Please refer to [this tutorial](https://docs.minedojo.org/sections/getting_started/sim.html) for a detailed walkthrough of your first agent. MineDojo features a multimodal observation space (RGB, compass, voxels, etc.) and a compound action space (movement, camera, attack, craft, etc.). See [this doc](http://docs.minedojo.org/sections/getting_started/sim.html#basic-observation-and-action-spaces) to learn more. We recommend you to reference the full [observation](http://docs.minedojo.org/sections/core_api/obs_space.html) and [action space](http://docs.minedojo.org/sections/core_api/action_space.html) specifications.

MineDojo can be extensively customized to be tailored to your research needs. Please check out customization guides on [tasks](https://docs.minedojo.org/sections/customization/task.html), [simulation](https://docs.minedojo.org/sections/customization/sim.html), and [privileged observation](https://docs.minedojo.org/sections/customization/privileged_obs.html).

MineCLIP reward model and agent code are [open-sourced](https://github.com/MineDojo/MineCLIP).
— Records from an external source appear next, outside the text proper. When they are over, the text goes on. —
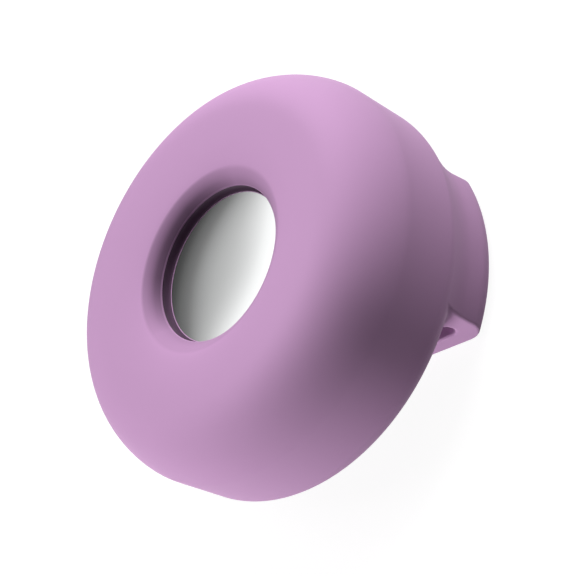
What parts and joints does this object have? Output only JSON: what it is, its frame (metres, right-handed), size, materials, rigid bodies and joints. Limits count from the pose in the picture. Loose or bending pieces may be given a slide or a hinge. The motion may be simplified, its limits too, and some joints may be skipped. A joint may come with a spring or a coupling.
{
  "type": "tracker tag holder",
  "caption": "Thick soft ring-shaped holder with a round tracker tag in its window and a flat strap loop behind it.",
  "frame": {"origin": "centre of the flat rear face of the strap loop, on the axis of the window", "axes": "+Z out of the window, X across the strap, Y along the strap"},
  "size_m": [0.052, 0.052, 0.0252],
  "materials": {
    "silicone": "soft matt lilac silicone",
    "white_plastic": "glossy white",
    "polished_steel": "mirror-polished stainless steel",
    "frame_plastic": "moulded off-white",
    "foam": "closed-cell foam",
    "seal_rubber": "black rubber",
    "contact_metal": "gold-plated spring alloy",
    "cell_steel": "satin nickel-plated steel",
    "dark_plastic": "moulded dark grey",
    "cathode": "pressed black powder",
    "separator": "thin white felt",
    "anode": "dull grey metal",
    "board": "green solder mask",
    "chip": "black moulded package",
    "shield": "tinned metal",
    "ceramic": "brown ceramic",
    "magnet": "nickel-plated magnet",
    "copper": "enamelled copper wire"
  },
  "bodies": {
    "holder": {"holder_body": "silicone"},
    "tag": {"tag_shell": "white_plastic", "battery_tray": "frame_plastic", "positive_contacts": "contact_metal", "negative_contact": "contact_metal", "circuit_board": "board", "radio_chip": "chip", "wideband_chip": "shield", "memory_chip": "chip", "crystal": "shield", "capacitors": "ceramic", "magnet_yoke": "cell_steel", "speaker_magnet": "magnet", "voice_coil": "copper", "antenna_frame": "dark_plastic", "wideband_antenna": "contact_metal", "bluetooth_antenna": "contact_metal", "nfc_coil": "copper"},
    "cell": {"cell_can": "cell_steel", "cell_cap": "cell_steel", "cell_gasket": "dark_plastic", "cathode_pellet": "cathode", "cell_separator": "separator", "lithium_disc": "anode"},
    "cover": {"battery_cover": "polished_steel", "cover_ring": "frame_plastic", "cover_foam": "foam", "cover_seal": "seal_rubber"}
  },
  "joints": [
    {"name": "tag_turn", "type": "hinge", "parent": "holder", "child": "tag", "pos_m": [0, 0, 0.01745], "axis": [0, 0, 1], "continuous": true},
    {"name": "cover_press", "type": "slide", "parent": "tag", "child": "cell", "axis": [0, 0, -1], "range_m": [0, 0.00035], "stiffness_N_per_m": 4000, "springref_m": -0.0003, "deforming": ["negative_contact"]},
    {"name": "cover_turn", "type": "hinge", "parent": "cell", "child": "cover", "pos_m": [0, 0, 0.01745], "axis": [0, 0, 1], "range_deg": [0, 24]}
  ]
}
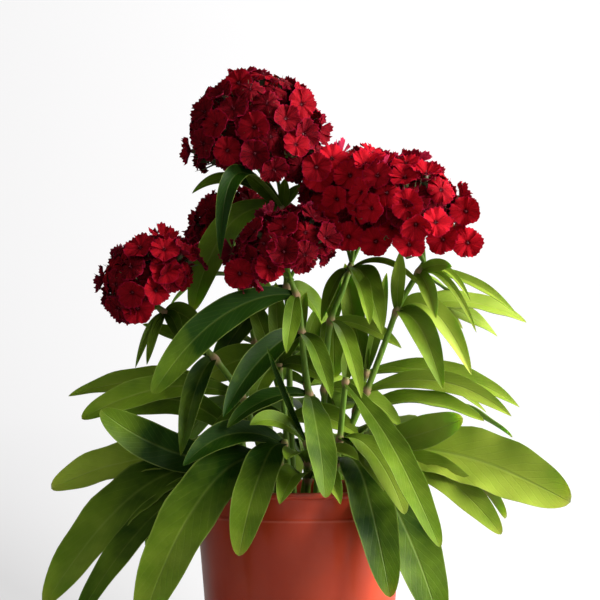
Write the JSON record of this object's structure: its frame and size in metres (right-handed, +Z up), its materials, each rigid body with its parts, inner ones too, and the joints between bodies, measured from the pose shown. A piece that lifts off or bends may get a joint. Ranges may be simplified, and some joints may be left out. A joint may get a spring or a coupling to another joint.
{
  "type": "dianthus plant",
  "caption": "Sweet william in a round plastic nursery pot, with long arching leaves in opposite pairs and dense domed heads of small crimson flowers.",
  "frame": {"origin": "centre of the pot's underside, on the surface that it stands on", "axes": "+Z up along the pot's axis, -Y towards the plant's front, +X to the right of someone facing that front"},
  "size_m": [0.317, 0.232, 0.3693],
  "materials": {
    "pot": "terracotta red, semi-gloss, moulded",
    "soil": "dark peat and bark compost, crumbly and matt",
    "foliage": "smooth mid-green leaf, soft sheen, paler below",
    "petals": "velvety deep crimson petals with fringed edges"
  },
  "bodies": {
    "root": {"pot": "pot", "soil": "soil", "stem_top": "foliage", "stem_centre": "foliage", "stem_right": "foliage", "stem_front": "foliage", "stem_left": "foliage", "stem_back": "foliage", "head_top": "petals", "head_centre": "petals", "head_right": "petals", "head_front": "petals", "head_left": "petals", "head_back": "petals", "shoot_left": "foliage", "shoot_front_left": "foliage", "shoot_front": "foliage", "shoot_middle": "foliage", "shoot_front_right": "foliage", "shoot_right": "foliage", "shoot_back_right": "foliage", "shoot_back": "foliage", "shoot_back_left": "foliage"}
  },
  "joints": []
}
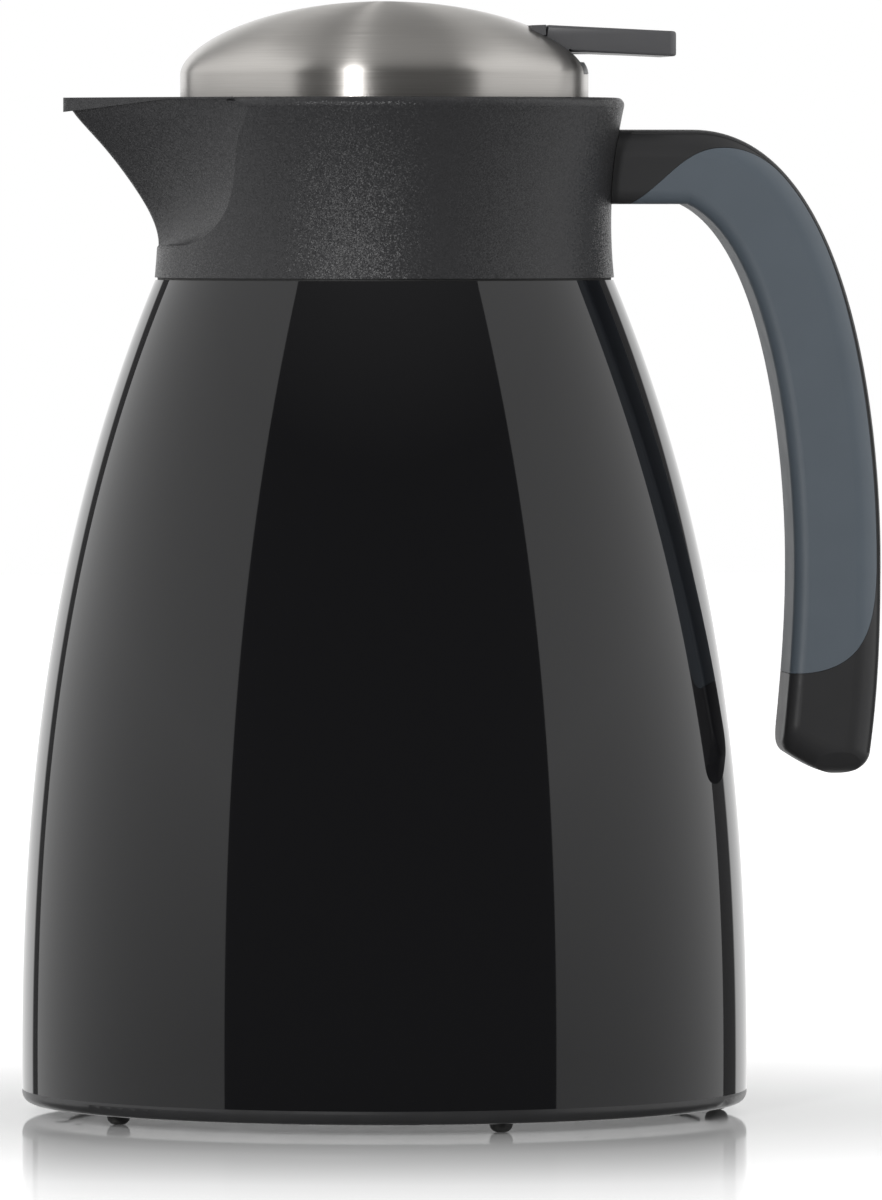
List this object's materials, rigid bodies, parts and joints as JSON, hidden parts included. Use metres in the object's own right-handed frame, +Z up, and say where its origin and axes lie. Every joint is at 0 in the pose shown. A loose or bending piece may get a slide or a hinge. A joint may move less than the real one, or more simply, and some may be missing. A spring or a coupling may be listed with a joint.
{
  "type": "thermal carafe",
  "caption": "Tapered insulated carafe with a spouted collar, open hanging handle, glass flask and a screw-in domed lid whose thumb lever lifts a pouring valve.",
  "frame": {"origin": "on the body's axis, in the plane that the feet stand on", "axes": "+Z up along the body's axis, +X towards the handle and lever, -X towards the spout"},
  "size_m": [0.1847, 0.1557, 0.2383],
  "materials": {
    "gloss_black": "high gloss injection-moulded",
    "satin_black": "satin",
    "textured_black": "matt with a fine sparkling grain",
    "grip_grey": "soft-touch matt",
    "inner_black": "plain moulded",
    "dome_steel": "brushed round the axis",
    "screw_steel": "plain",
    "flask_glass": "silvered inside the vacuum",
    "seal_silicone": "translucent silicone",
    "foot_rubber": "matt"
  },
  "bodies": {
    "carafe": {"base_cap": "satin_black", "base_screws": "screw_steel", "feet": "foot_rubber", "outer_shell": "gloss_black", "shell_gasket": "foot_rubber", "flask_outer_wall": "flask_glass", "flask_inner_wall": "flask_glass", "vacuum_pads": "inner_black", "flask_cushion": "foot_rubber", "neck_seal": "seal_silicone", "collar": "textured_black", "thread_insert": "inner_black", "handle_frame": "textured_black", "handle_grip": "grip_grey", "handle_screws": "screw_steel"},
    "gasket": {"stopper_gasket": "seal_silicone"},
    "lid": {"lid_body": "inner_black", "lid_deck": "inner_black", "stem_seal": "seal_silicone", "deck_seal": "seal_silicone", "deck_screws": "screw_steel", "lid_dome": "dome_steel", "lever_bezel": "satin_black", "lever_pin": "screw_steel", "valve_spring": "screw_steel"},
    "lever": {"lever": "satin_black"},
    "valve": {"valve_stem": "inner_black", "valve_disc": "inner_black", "valve_seal": "seal_silicone", "valve_head": "inner_black"}
  },
  "joints": [
    {"name": "closure_rise", "type": "slide", "parent": "carafe", "child": "gasket", "axis": [0, 0, 1], "range_m": [0, 0.0481]},
    {"name": "closure_turn", "type": "hinge", "parent": "gasket", "child": "lid", "pos_m": [0, 0, 0.2], "axis": [0, 0, 1], "range_deg": [0, 720]},
    {"name": "lever_press", "type": "hinge", "parent": "lid", "child": "lever", "pos_m": [0.03, 0, 0.2245], "axis": [0, 1, 0], "range_deg": [0, 7], "stiffness_Nm_per_rad": 1.5, "springref_deg": -2.86},
    {"name": "valve_lift", "type": "slide", "parent": "lid", "child": "valve", "axis": [0, 0, 1], "range_m": [0, 0.0037], "deforming": ["valve_spring"]}
  ],
  "couplings": [
    {"joint": "closure_rise", "follows": "closure_turn", "m_per_rad": 0.0038197},
    {"joint": "valve_lift", "follows": "lever_press", "m_per_rad": 0.03}
  ]
}
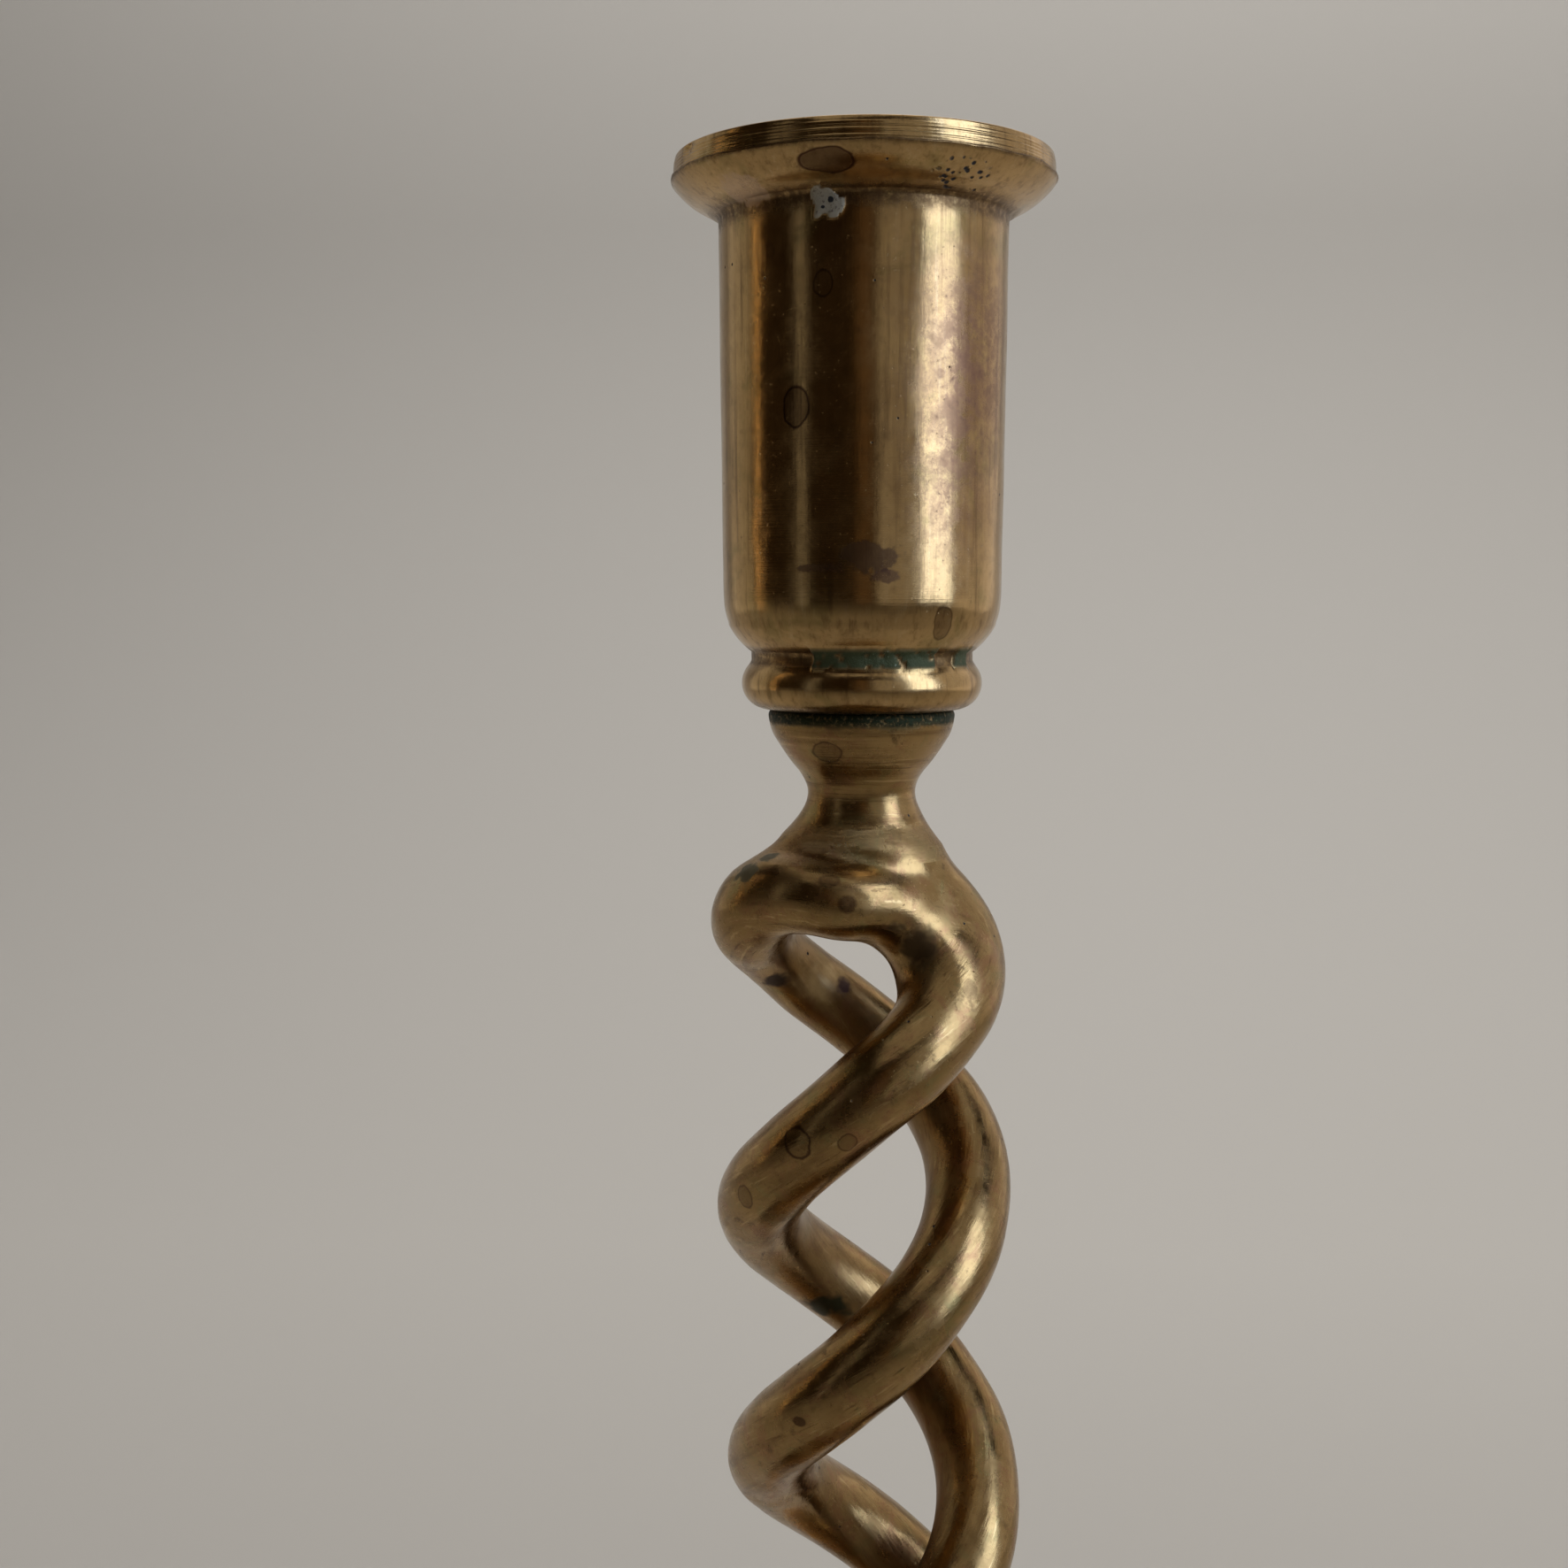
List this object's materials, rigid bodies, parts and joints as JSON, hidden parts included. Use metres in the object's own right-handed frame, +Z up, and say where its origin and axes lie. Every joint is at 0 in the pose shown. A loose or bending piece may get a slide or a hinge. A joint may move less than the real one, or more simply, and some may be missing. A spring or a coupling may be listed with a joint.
{
  "type": "candle holder",
  "caption": "Tall brass candle holder: a flared, bored cup on an open double-twist stem, screwed through a knop to a stepped round foot that is hollow below.",
  "frame": {"origin": "centre of the foot's resting ring, on the surface that the holder stands on", "axes": "+Z up along the cup's axis; +X to the right and +Y away from the viewer in the picture"},
  "size_m": [0.11, 0.11, 0.254],
  "materials": {
    "cup_brass": "aged, turned and hand-polished brass with tarnish",
    "stem_brass": "aged, turned and hand-polished brass with tarnish",
    "knop_brass": "aged, turned and hand-polished brass with tarnish",
    "foot_brass": "aged, turned and hand-polished brass with tarnish",
    "stud_brass": "plain turned brass",
    "steel": "plain dull steel with light rust"
  },
  "bodies": {
    "root": {"candle_cup": "cup_brass", "cup_stud": "stud_brass", "twist_stem": "stem_brass", "foot_knop": "knop_brass", "round_base": "foot_brass", "base_stud": "steel", "base_washer": "steel", "base_nut": "steel"}
  },
  "joints": []
}
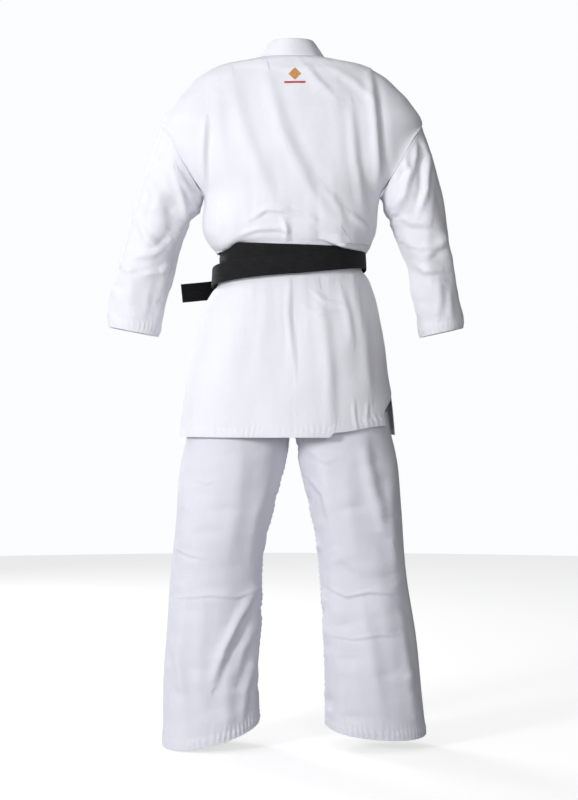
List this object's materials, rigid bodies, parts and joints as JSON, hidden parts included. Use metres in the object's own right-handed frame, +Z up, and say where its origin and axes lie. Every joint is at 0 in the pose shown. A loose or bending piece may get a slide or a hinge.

Please refer to the [paper](https://arxiv.org/abs/2206.08853) for more algorithmic details.

# Benchmarking Suite

MineDojo features a massively multitask benchmark with **3142 tasks** in the current release.
We design a unified top-level function `minedojo.make()`, similar to [`gym.make`](https://www.gymlibrary.ml/content/api/), that creates all the tasks and environments in our benchmarking suite. We categorize the tasks into **Programmatic**, **Creative**, and **Playthrough**.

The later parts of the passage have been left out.